Einzig wirklicher Kritikpunkt sind die Machs, die mit Intelligenz ausgestatteten Maschinen des Dis, deren Unterhaltungen erstaunlich modern, aber dadurch nicht immer passend klingen. Dass sie bewusst schlichter in ihrem Gemüt gehalten sind, ist zu lesen vermutlich weniger störend, als es zu hören. Und auch wie Grag die Krise löst ist in dem zugrunde liegenden Novelet schnell abgehandelt, scheint sich hier aber lange hinzuziehen. Nichtsdestoweniger bietet Pardon My Iron Nerves, so der Originaltitel, ein Wiederhören mit den bekannten Sprechern, von denen insbesondere Hans-Jürgen Dittberner als Captain Future hier aber das Nachsehen hat. Dass die Figur des Hollis Gordon mit Santiago Ziesmer eine so vertraute Stimme besitzt, ist für die Zuhörer außerdem ein Abschiedsbonbon. Denn nach dieser vierteiligen Hörbuchreihe wird es vermutlich kein Zusammentreffen der bekannten Stimmen mehr geben. Dabei hat The Return of Captain Future gezeigt, dass hinter einem solchen Konzept durchaus Potential steckt. Für Kenner der Romane und Kurzgeschichten, bleiben die vier Hörbücher zweifelsohne eine Empfehlung.


Fazit:
Ob man die Kurzgeschichte Nerven aus Stahl nicht hätte flotter erzählen können, sei dahingestellt. Möglichkeiten hierfür würden sich nicht nur im letzten Drittel bieten. Doch sieht man das vierte und letzte Hörbuch der Reihe für sich, ist es überaus unterhaltsam und bringt gleichzeitig ein paar Kernelemente der Geschichte zur Geltung, die aufgeworfen, aber nicht beantwortet werden. Den Sprechern ist es zu verdanken, dass Grags Persönlichkeitskrise nicht zur Farce verkommt, sondern vielmehr als wohlwollende Hommage jener Figuren klingt. Inhaltlich solide, überzeugt auch die Umsetzung dank eines bekannten Sprechers in einer Gastrolle, der dieser mühelos gewachsen ist.
Für Fans stellt sich die Frage nicht, ob dieses Abenteuer ein Pflichterwerb ist, oder nicht.

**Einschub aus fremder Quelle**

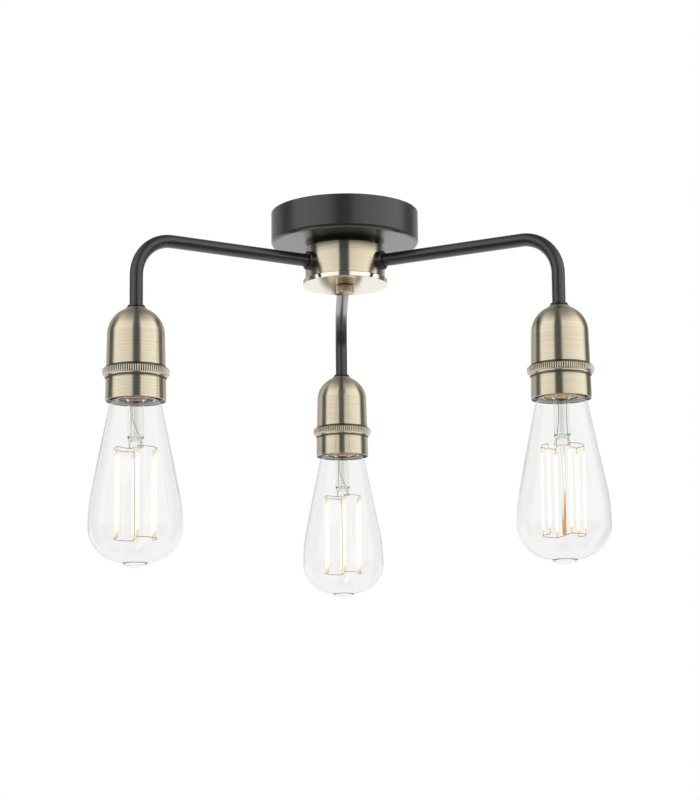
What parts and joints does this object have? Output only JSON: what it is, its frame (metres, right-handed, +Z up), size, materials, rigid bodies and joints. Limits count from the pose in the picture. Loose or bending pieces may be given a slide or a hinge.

Nicht eingeweihte werden die Story nur schwer annehmen können, auch wenn sich dahinter allgemeingültige Fragen verstecken. Doch lässt man all das außen vor, ist Nerven aus Stahl nicht nur unbeschwert dargebracht, sondern mit Augenzwinkern amüsant erzählt. Dies hört man den Sprechern allzeit an, so dass sich die Atmosphäre auch auf die Zuhörer überträgt, die aus dem Schmunzeln mitunter kaum mehr herauskommen.